- Occupation: Archaeologist

Academic background
- Alma mater: University of Bournemouth (BSc); University of Leicester (MA); University of Wales Trinity St David (PhD);
- Thesis: Digging London : a reflexive look at archaeology in the western part of the city (2016)

Academic work
- Discipline: Archaeology
- Sub-discipline: Developer-funded archaeology, Social Value and Heritage
- Institutions: Museum of London Archaeology Chartered Institute for Archaeologists University of York

= Sadie Watson =

British archaeologist

Sadie Watson is a leading proponent of embedding social value in developer funded archaeology. She is Site Director at Museum of London Archaeology, a UK Research and Innovation (UKRI) Future Leader Fellowship holder, an Honorary Research Associate at the University of York and has played leading roles in the Chartered Institute for Archaeologists (CIfA). Sadie is not only noted for her work on social value in archaeology, but also in Equity, Diversity and Inclusion (EDI) in archaeology, and Roman London.

==Education==
Watson was educated at the University of Bournemouth where she received a Bachelor of Sciences degree in Heritage Conservation in 1995. In 2000, she was awarded a Master of Arts (MA) degree in Archaeology and Heritage at the University of Leicester, followed by a PhD at the University of Wales Trinity St David in 2016 for a study of modern theoretical approaches to fieldwork and their relative utility within the pressured commercial archaeological environment.

==Career ==
Sadie has been a leading practitioner in field archaeology for more than two decades and has in-depth knowledge of the profession and its pressures. She began working in archaeology in 1995, and has been working at Museum of London Archaeology since 1998. She was made a Project Officer in 2009 in which role she was responsible for major sites with larger field teams, largely on multi-period sites in London.

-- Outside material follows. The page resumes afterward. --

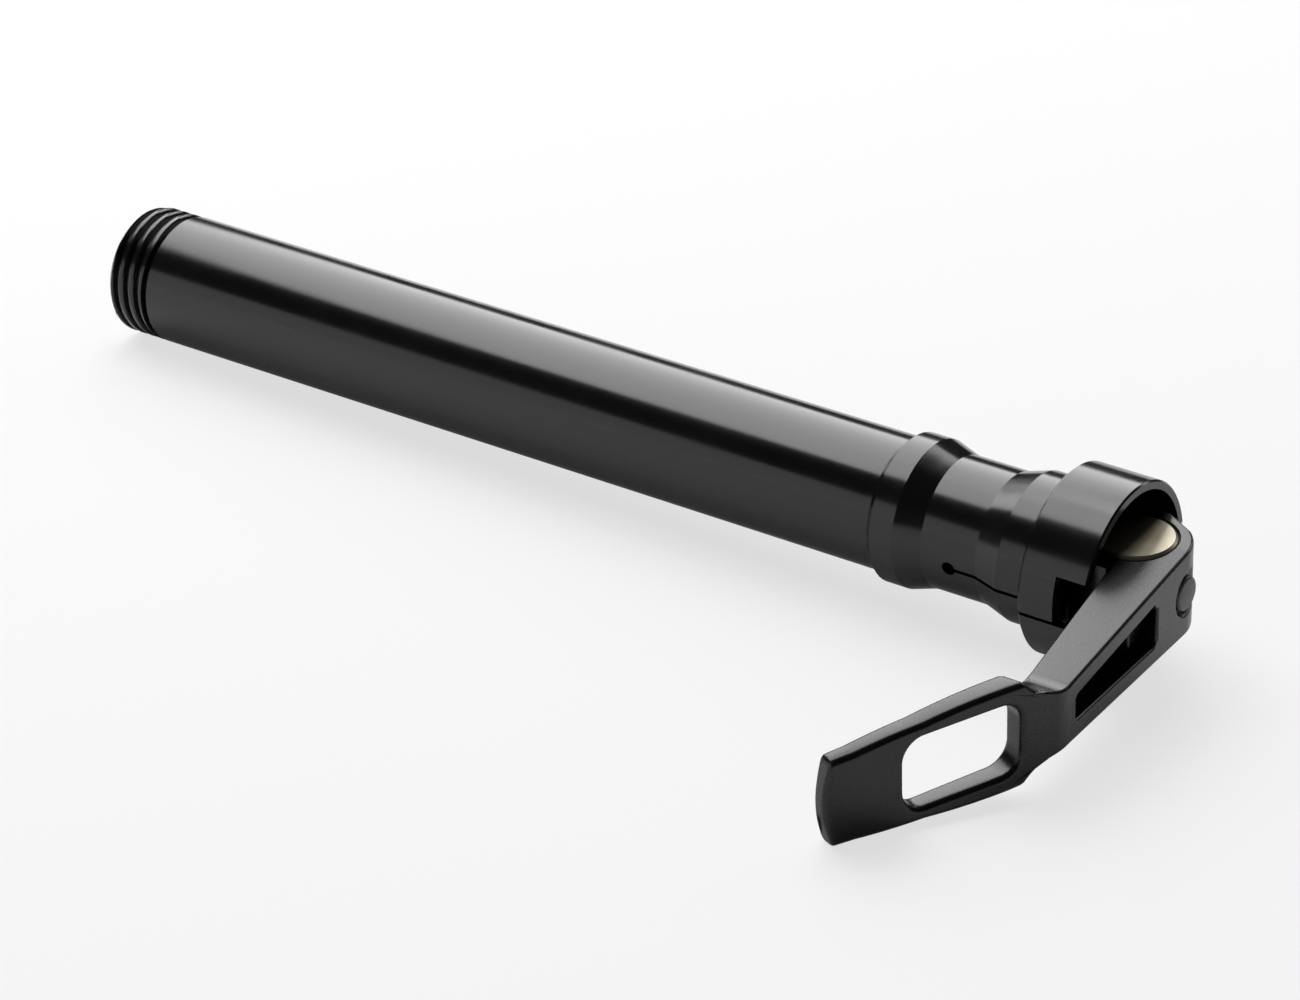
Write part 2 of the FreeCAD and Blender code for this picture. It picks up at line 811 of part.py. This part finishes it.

Sadie has worked on a variety of medieval and Roman sites and is experienced in the excavation and supervision of complex urban sites. From 2008 to 2019 she worked as an Excavation Director in the City of London, and was responsible for leading the award-winning excavations at Bloomberg London.

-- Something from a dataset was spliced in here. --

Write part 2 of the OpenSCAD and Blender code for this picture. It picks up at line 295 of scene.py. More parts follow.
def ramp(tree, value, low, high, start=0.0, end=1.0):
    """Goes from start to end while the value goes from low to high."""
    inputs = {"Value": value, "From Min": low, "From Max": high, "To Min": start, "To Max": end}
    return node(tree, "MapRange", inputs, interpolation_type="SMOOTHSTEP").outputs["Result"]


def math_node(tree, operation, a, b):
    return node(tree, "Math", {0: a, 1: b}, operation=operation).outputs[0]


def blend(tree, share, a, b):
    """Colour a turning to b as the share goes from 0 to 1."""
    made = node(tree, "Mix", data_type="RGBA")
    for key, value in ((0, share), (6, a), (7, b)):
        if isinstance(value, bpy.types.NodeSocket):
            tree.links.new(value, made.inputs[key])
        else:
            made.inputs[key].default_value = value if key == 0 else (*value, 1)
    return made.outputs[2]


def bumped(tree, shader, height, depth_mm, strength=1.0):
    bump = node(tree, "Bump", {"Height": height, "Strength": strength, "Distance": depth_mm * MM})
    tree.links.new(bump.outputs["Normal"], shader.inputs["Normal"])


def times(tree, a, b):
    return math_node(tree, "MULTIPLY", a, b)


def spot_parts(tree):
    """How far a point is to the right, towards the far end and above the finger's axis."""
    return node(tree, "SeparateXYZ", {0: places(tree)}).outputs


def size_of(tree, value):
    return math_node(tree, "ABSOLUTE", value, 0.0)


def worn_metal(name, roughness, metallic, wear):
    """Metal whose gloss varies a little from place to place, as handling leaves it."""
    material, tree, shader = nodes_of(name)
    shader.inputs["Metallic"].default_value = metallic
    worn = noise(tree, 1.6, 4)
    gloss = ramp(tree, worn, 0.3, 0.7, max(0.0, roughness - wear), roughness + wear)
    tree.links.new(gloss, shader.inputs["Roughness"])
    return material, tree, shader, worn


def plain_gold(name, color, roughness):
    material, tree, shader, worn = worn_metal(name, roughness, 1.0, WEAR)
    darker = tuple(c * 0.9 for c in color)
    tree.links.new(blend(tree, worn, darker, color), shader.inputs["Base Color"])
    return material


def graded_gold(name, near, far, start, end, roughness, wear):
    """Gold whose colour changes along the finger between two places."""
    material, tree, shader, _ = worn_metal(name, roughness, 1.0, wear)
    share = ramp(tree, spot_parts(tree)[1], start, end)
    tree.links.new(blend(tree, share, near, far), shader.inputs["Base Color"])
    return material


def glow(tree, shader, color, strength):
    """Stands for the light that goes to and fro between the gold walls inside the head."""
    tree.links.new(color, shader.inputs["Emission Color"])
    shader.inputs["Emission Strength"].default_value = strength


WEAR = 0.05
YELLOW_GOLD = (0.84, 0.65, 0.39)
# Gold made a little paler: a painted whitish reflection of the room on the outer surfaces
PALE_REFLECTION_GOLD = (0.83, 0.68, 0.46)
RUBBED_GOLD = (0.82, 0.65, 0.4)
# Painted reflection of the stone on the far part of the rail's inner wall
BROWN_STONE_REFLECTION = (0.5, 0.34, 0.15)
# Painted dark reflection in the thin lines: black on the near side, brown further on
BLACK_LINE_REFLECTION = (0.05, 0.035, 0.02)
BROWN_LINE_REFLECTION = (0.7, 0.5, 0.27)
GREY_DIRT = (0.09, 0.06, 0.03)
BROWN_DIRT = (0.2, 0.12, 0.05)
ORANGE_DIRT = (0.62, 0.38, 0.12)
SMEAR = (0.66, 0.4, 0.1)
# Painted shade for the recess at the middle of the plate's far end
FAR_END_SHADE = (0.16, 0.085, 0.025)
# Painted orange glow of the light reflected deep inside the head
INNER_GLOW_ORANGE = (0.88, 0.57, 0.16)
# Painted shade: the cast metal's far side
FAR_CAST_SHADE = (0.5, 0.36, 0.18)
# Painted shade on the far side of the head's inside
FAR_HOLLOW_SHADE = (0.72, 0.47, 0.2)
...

She was Archaeologist in Residence at the MacDonald Institute, University of Cambridge, where she researched current challenges to archaeological practice, and the need for the sector to revolutionise its offering. This work then led her to gain a UK Research and Innovation (UKRI) Arts and Humanities Research Council (AHRC) Future Leader Fellowship based at the Museum of London Archaeology in which her research is aimed at reframing the narrative around value provided from development-led archaeology.

In May 2025 Sadie was one of the plenary speakers at the Chartered Institute for Archaeologists annual conference. In December 2025 she gave one of the keynote presentation at the Theoretical Archaeology Group annual meeting in York.

===Selected publications===
Watson's publications include:
- Towards a New Project Design Methodology for Archaeological Projects in England.
- Value from development-led archaeology in the UK: Advancing the narrative to reflect societal changes
- Public Benefit: the challenge for development-led archaeology in the UK
- Whither archaeologists? Continuing challenges to field practice
- Evidencing and Ensuring Impactful Research from Developer-Funded Archaeology

===Awards and honours===
Watson is an elected Fellow of the Society of Antiquaries of London (FSA), and has accredited Member of the Chartered Institute for Archaeologists (MCIfA) status.